A representation of a nested data model. Three vertical columns contain three levels of analogous but statistically distinct data: the top level of each column (level 3) shows three different states, level 2 shows hospitals within each respective state, and the bottom level (level 1) of these columns includes the people in each hospital within each state.

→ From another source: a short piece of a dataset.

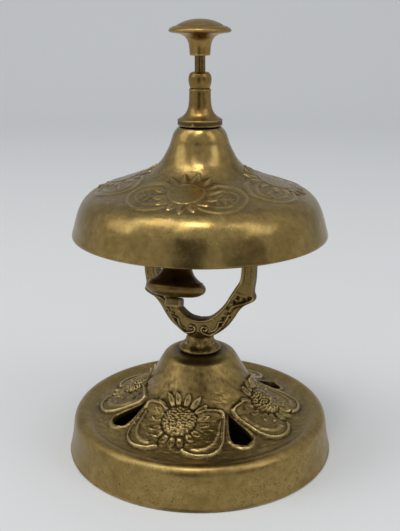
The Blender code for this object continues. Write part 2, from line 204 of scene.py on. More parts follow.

Figure 3: Mortality Probability Graph

A graph representing the probability of death (along the Y axis) as a function of postadmission days (along the X axis). Two lines represent the trends with statins and without. Both spike sharply in the early days and continue to increase at a slower rate as the results approach days 300 and 400. The rate of increase amongst those taking statins (n – 5528) was less than those taking no statins (n – 14071).


Test Selections

Figure 1: Flow Chart For Selecting Statistical Tests

A flow chart for selecting commonly used statistical tests. Parametric assumptions include independent, unbiased samples, normally distributed data, and equal variances. First, decide the type of data. Discrete, categorical data indicates a chi-square tests one and two sample, while continuous data requires further investigation. If measuring relationships, determine if you have a true independent variable. If yes, perform regression analyses, and if no, perform a correlation analysis. Parametric correlation analysis calls for a Pearson’s r test, and nonparametric analysis suggests a Spearman’s rank correlation. For continuous data measuring differences, determine the nature of those differences. Tests for equal variances call for either an F-max test, a Brown and Smythe’s test, or Bartlett’s tests. If measuring differences in means, determine how many treatment groups are involved. For two groups, if either parametric assumptions are satisfied or the data transform worked, use a Student’s unpaired t-test or paired t-test. If neither the parametric assumptions were satisfied nor the data transform was successful, use a Mann-Whitney U or Wilcoxon rank sums test. For more than two groups, if either the parametric assumptions are satisfied or the data transform worked, use ANOVA, otherwise use a Kruskal-Wallis test. If ANOVA is significant, do a post hoc test such as Turkey’s or Bonferroni’s. If the Kruskal-Wallis test is significant, do a Dunn’s test.